━━━ PROVIDED DATA
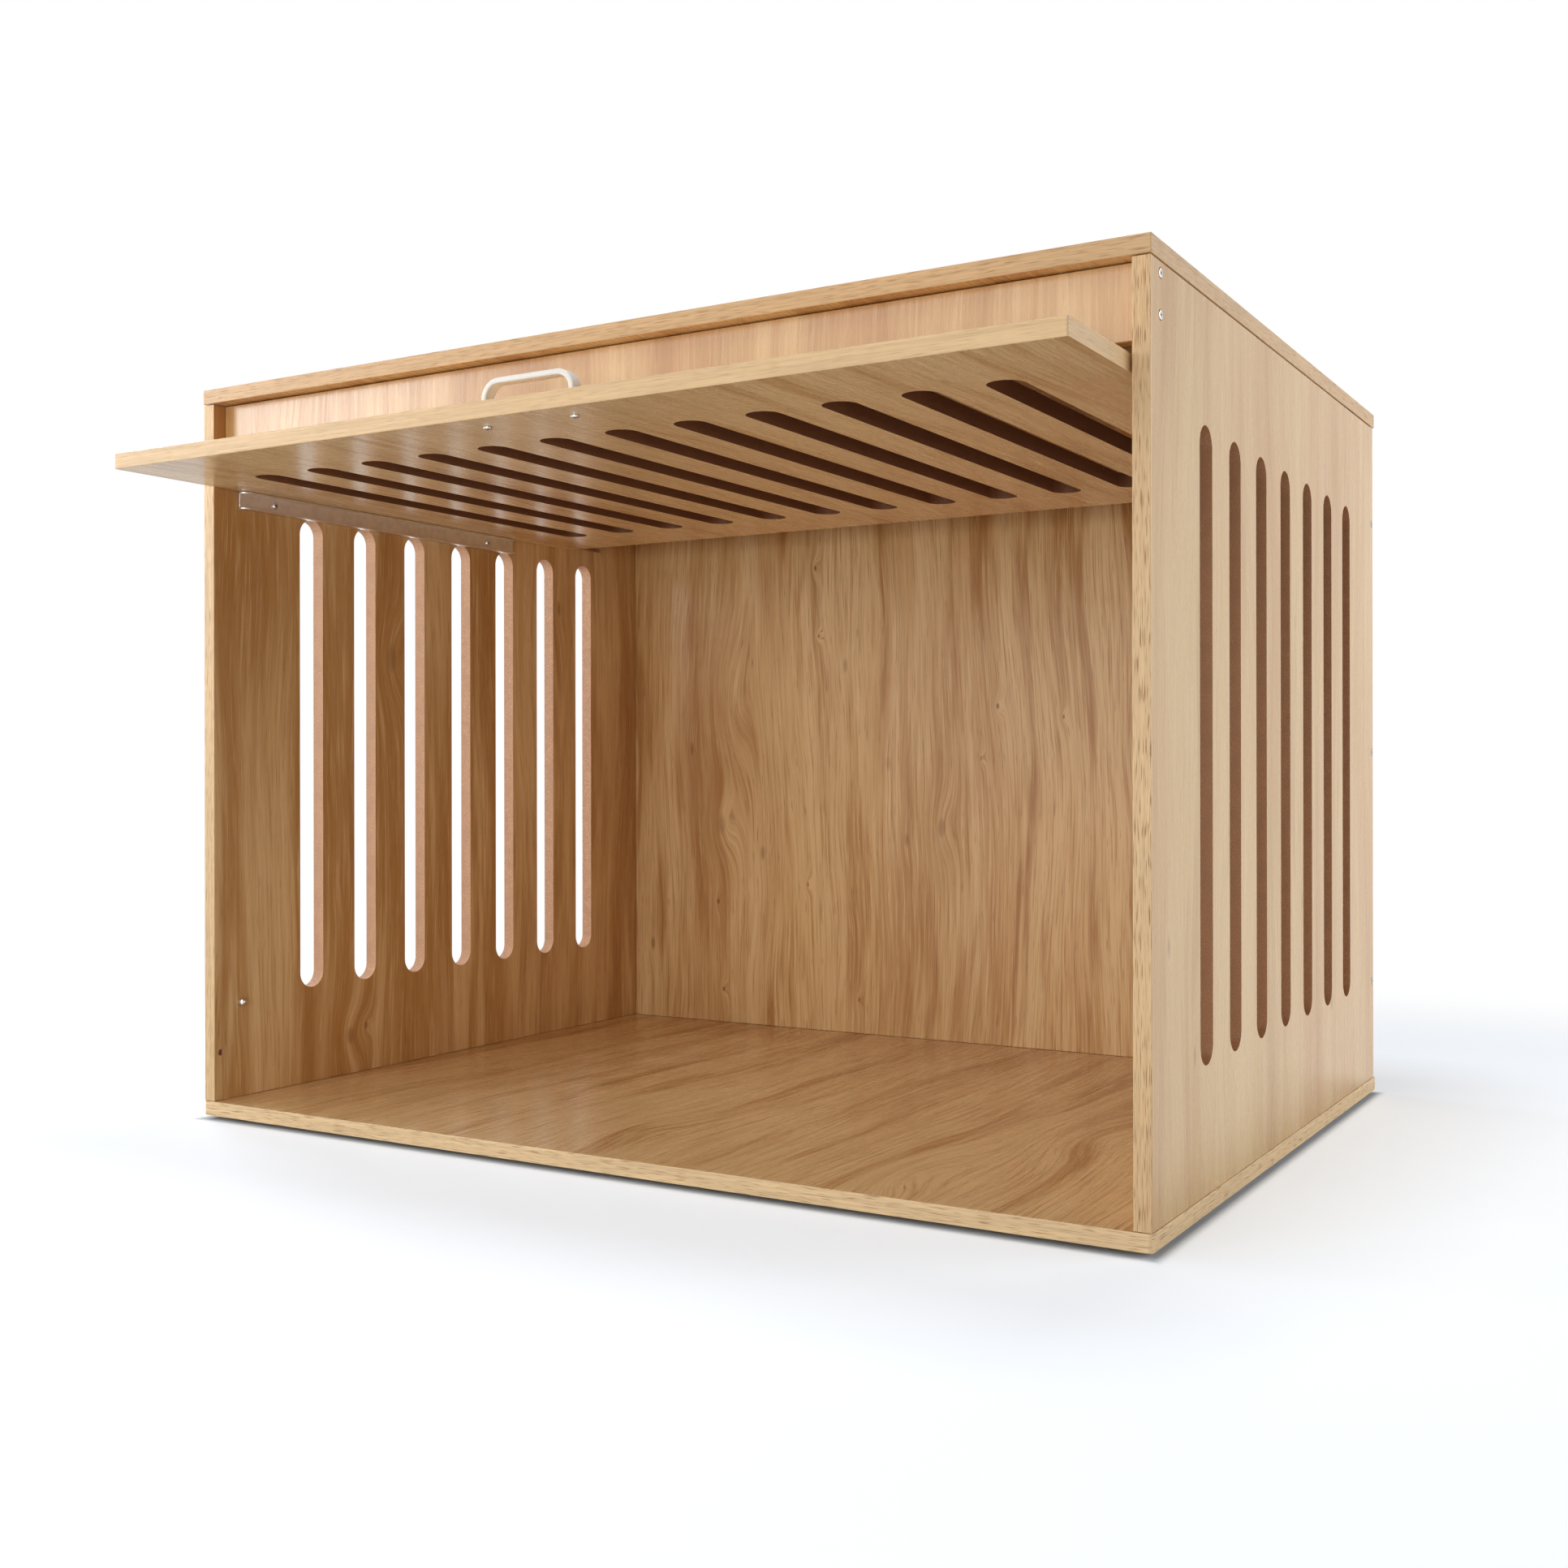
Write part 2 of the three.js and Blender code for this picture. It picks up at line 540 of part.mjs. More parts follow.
const OAK = finish(0xc49a66, 0.55);
const STEEL = finish(0xc8c8c6, 0.3, 1);
const SATIN_RAIL = finish(0xb9a697, 0.35, 0.8);
const WHITE_PAINT = finish(0xf1ede6, 0.4);
const ZINC = finish(0xa9abad, 0.4, 0.9);
const BEECH = finish(0xd8b886, 0.8);
const DARK_PLASTIC = finish(0x3a3633, 0.6);
const BRASS = finish(0xc8a252, 0.35, 1);

// ---------- assembly ----------

const crate = new THREE.Group();

/** Add one sub-part; a solid or a geometry, already in place or placed by `at` and `direction`. */
function add(parent, name, shape, material, at = null, direction = Z) {
  const geometry = shape instanceof THREE.BufferGeometry ? geometryOf(solid(shape)) : geometryOf(shape);
  const mesh = new THREE.Mesh(geometry, material);
  mesh.name = name;
  if (at) {
    mesh.position.set(...at);
    mesh.quaternion.setFromUnitVectors(Z, direction);
  }
  parent.add(mesh);
}

/** Add every screw of a list, each a copy of one solid. */
function addScrews(parent, screws, material) {
  for (const { name, screw, at, direction } of screws) {
    add(parent, name, screwSolid(screw), material, at, direction);
  }
}

const cabinet = new THREE.Group();
add(cabinet, "bottom_panel", bottomPanel(), OAK);
add(cabinet, "top_panel", topPanel(), OAK);
add(cabinet, "back_panel", backPanel(), OAK);
add(cabinet, "fascia_board", fasciaBoard(), OAK);
for (const side of SIDES) {
  add(cabinet, `side_panel_${side.name}`, sidePanel(side), OAK);
  add(cabinet, `door_rail_${side.name}`, rail(side), SATIN_RAIL);
  add(cabinet, `wall_peg_${side.name}`, wallPeg(), STEEL,
    [side.sign * (INNER_HALF - SEAT_GAP), FRONT_Y + PEG.setback, SIDE_BASE + PEG.rise], outward(side));
}
addScrews(cabinet, fasciaScrews, STEEL);
addScrews(cabinet, backScrews, STEEL);
addScrews(cabinet, baseScrews, ZINC);
addScrews(cabinet, backBaseScrews, ZINC);
addScrews(cabinet, railScrews, STEEL);
for (const place of camPlaces) {
  add(cabinet, `cam_lock_${place.name}`, camLock(place), ZINC);
  add(cabinet, `cam_bolt_${place.name}`, camBolt(), ZINC, [...place.at, TOP_BASE]);
}
for (const { name, at: [x, y] } of dowelPlaces) {
  add(cabinet, `dowel_${name}`, rod([x, y, TOP_BASE + DOWEL.inTop - DOWEL.length], Z, DOWEL.radius,
    DOWEL.length), BEECH);
}
for (const { name, at } of glidePlaces) {
  add(cabinet, `glide_${name}`, glide(), DARK_PLASTIC, [...at, 0]);
}

const door = new THREE.Group();
add(door, "door_panel", doorPanel(), OAK);
add(door, "handle", handleBow(), WHITE_PAINT);
addScrews(door, handleScrews, STEEL);
for (const side of SIDES) add(door, `pivot_pin_${side.name}`, pivotPin(side), STEEL);
add(door, "catch_barrel", catchBarrel(), BRASS);
add(door, "catch_ball", catchBall(), STEEL);
add(door, "catch_spring", catchSpring(), STEEL);

crate.add(cabinet, door);

export default crate;
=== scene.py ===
"""Looks, light and camera for an indoor pet crate with a slotted door that slides in under its top.

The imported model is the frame: places and outer sizes come from its nodes. Metres, with +X to the
right, +Y to the back and +Z up. The door and its hardware ride on their own bodies.
"""
import json
import logging
import math
from collections.abc import Callable, Iterable, Sequence
from dataclasses import dataclass, field
from enum import Enum

import bpy
from mathutils import Euler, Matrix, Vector


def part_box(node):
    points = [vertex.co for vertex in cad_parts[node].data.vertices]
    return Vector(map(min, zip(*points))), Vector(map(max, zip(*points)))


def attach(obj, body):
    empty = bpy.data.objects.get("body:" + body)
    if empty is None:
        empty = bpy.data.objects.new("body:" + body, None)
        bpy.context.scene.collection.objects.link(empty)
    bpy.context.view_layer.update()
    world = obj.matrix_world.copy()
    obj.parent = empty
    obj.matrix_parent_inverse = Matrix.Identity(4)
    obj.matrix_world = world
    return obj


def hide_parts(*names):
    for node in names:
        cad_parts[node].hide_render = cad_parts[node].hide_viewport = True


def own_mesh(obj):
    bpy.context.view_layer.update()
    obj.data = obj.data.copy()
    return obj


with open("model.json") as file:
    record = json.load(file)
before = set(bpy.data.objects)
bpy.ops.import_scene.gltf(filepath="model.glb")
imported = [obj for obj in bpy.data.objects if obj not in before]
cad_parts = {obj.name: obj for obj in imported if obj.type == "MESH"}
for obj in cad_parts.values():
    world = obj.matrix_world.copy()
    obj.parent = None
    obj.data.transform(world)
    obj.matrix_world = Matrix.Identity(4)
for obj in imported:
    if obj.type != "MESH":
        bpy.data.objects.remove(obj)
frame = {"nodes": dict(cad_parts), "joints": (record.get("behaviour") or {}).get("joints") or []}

log = logging.getLogger("pet_crate")
Colour = tuple[float, float, float, float]
Value = float | bpy.types.NodeSocket
Test = Callable[[Vector, Vector], bool]

FLAT = 0.999  # least cosine at which a face counts as facing along an axis
NEAR = 1e-5  # places nearer than this count as the same
UPRIGHT = 1e-3  # least rise of an edge that counts as upright
OVERSHOOT = 0.001  # how far a cutting tool reaches past the surface
FIT = 0.0003  # clearance round a fitting in its hole
SIDES = 32  # sides of a small round piece
DEPTH_RATE = 9.0  # how fast a print changes through a board
EXP_BASE = 2.718  # base of the fall from a knot's eye
WHITE = (1.0, 1.0, 1.0, 1.0)


# ---------- named choices ----------

class Axis(Enum):
    """An axis of the shared frame."""

    X = 0
    Y = 1
    Z = 2


class Side(Enum):
    """The crate's left or right, with its sign along X."""

    LEFT = -1.0
    RIGHT = 1.0

    @property
    def label(self) -> str:
        """Its word in node names."""
        return self.name.lower()


class Pick(Enum):
    """What edit mode selects."""

    FACES = "FACE"
    EDGES = "EDGE"


class Head(Enum):
    """Form of a screw's head."""

    SUNK = "countersunk"
    PAN = "pan"


class Spot(Enum):
    """Which of a board's surfaces a face belongs to."""

    FACE = 0
    LONG_BAND = 1
    SHORT_BAND = 2
    CORE = 3


# ---------- small helpers ----------

def paint(red: int, green: int, blue: int) -> Colour:
    """A shader colour from display values.

    Args:
        red: Red from 0 to 255.
        green: Green from 0 to 255.
        blue: Blue from 0 to 255.

    Returns:
        The same colour in linear values, with an alpha of 1.
    """
    def linear(value: float) -> float:
        """One channel in linear light."""
        return value / 12.92 if value <= 0.04045 else ((value + 0.055) / 1.055) ** 2.4

    return (linear(red / 255), linear(green / 255), linear(blue / 255), 1.0)


def tinted(colour: Colour, factor: float) -> Colour:
    """A colour with each channel times a factor, up to 1."""
    return tuple(min(1.0, factor * channel) for channel in colour[:3]) + (1.0,)


def middle(node: str) -> Vector:
    """Centre of a CAD node's box."""
    low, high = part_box(node)
    return (low + high) / 2


def travel(joint: str) -> Sequence[float]:
    """Lowest and highest value of a sliding joint."""
    return next(j for j in frame["joints"] if j["name"] == joint)["range_m"]


def spread(count: int, first: float, last: float) -> list[float]:
    """Evenly spaced values from a first to a last one."""
    return [first + (last - first) * i / (count - 1) for i in range(count)]


def unit(axis: Axis, sign: float = 1.0) -> Vector:
    """A unit vector along an axis.

    Args:
        axis: The axis.
        sign: 1 along it, -1 against it.

    Returns:
        The vector.
    """
    vector = Vector((0.0, 0.0, 0.0))
    vector[axis.value] = sign
    return vector


def pair(stem: str, *ends: str) -> tuple[str, ...]:
    """Node names of a left and a right group of parts.

    Args:
        stem: What the names start with.
        *ends: What they end with, in each group.

    Returns:
        The names, left ones first.
    """
    if not ends:
        return tuple(f"{stem}_{side.label}" for side in Side)
    return tuple(f"{stem}_{side.label}_{end}" for side in Side for end in ends)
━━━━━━
# OBJECTIVE
Everything from the line that contains "const door = new THREE.Group();" through the line that contains "obj.matrix_parent_inverse = Matrix.Identity(4)" is to be transcribed exactly, and nothing outside that range.

# RESPONSE FOR THIS EXERCISE
const door = new THREE.Group();
add(door, "door_panel", doorPanel(), OAK);
add(door, "handle", handleBow(), WHITE_PAINT);
addScrews(door, handleScrews, STEEL);
for (const side of SIDES) add(door, `pivot_pin_${side.name}`, pivotPin(side), STEEL);
add(door, "catch_barrel", catchBarrel(), BRASS);
add(door, "catch_ball", catchBall(), STEEL);
add(door, "catch_spring", catchSpring(), STEEL);

crate.add(cabinet, door);

export default crate;
=== scene.py ===
"""Looks, light and camera for an indoor pet crate with a slotted door that slides in under its top.

The imported model is the frame: places and outer sizes come from its nodes. Metres, with +X to the
right, +Y to the back and +Z up. The door and its hardware ride on their own bodies.
"""
import json
import logging
import math
from collections.abc import Callable, Iterable, Sequence
from dataclasses import dataclass, field
from enum import Enum

import bpy
from mathutils import Euler, Matrix, Vector


def part_box(node):
    points = [vertex.co for vertex in cad_parts[node].data.vertices]
    return Vector(map(min, zip(*points))), Vector(map(max, zip(*points)))


def attach(obj, body):
    empty = bpy.data.objects.get("body:" + body)
    if empty is None:
        empty = bpy.data.objects.new("body:" + body, None)
        bpy.context.scene.collection.objects.link(empty)
    bpy.context.view_layer.update()
    world = obj.matrix_world.copy()
    obj.parent = empty
    obj.matrix_parent_inverse = Matrix.Identity(4)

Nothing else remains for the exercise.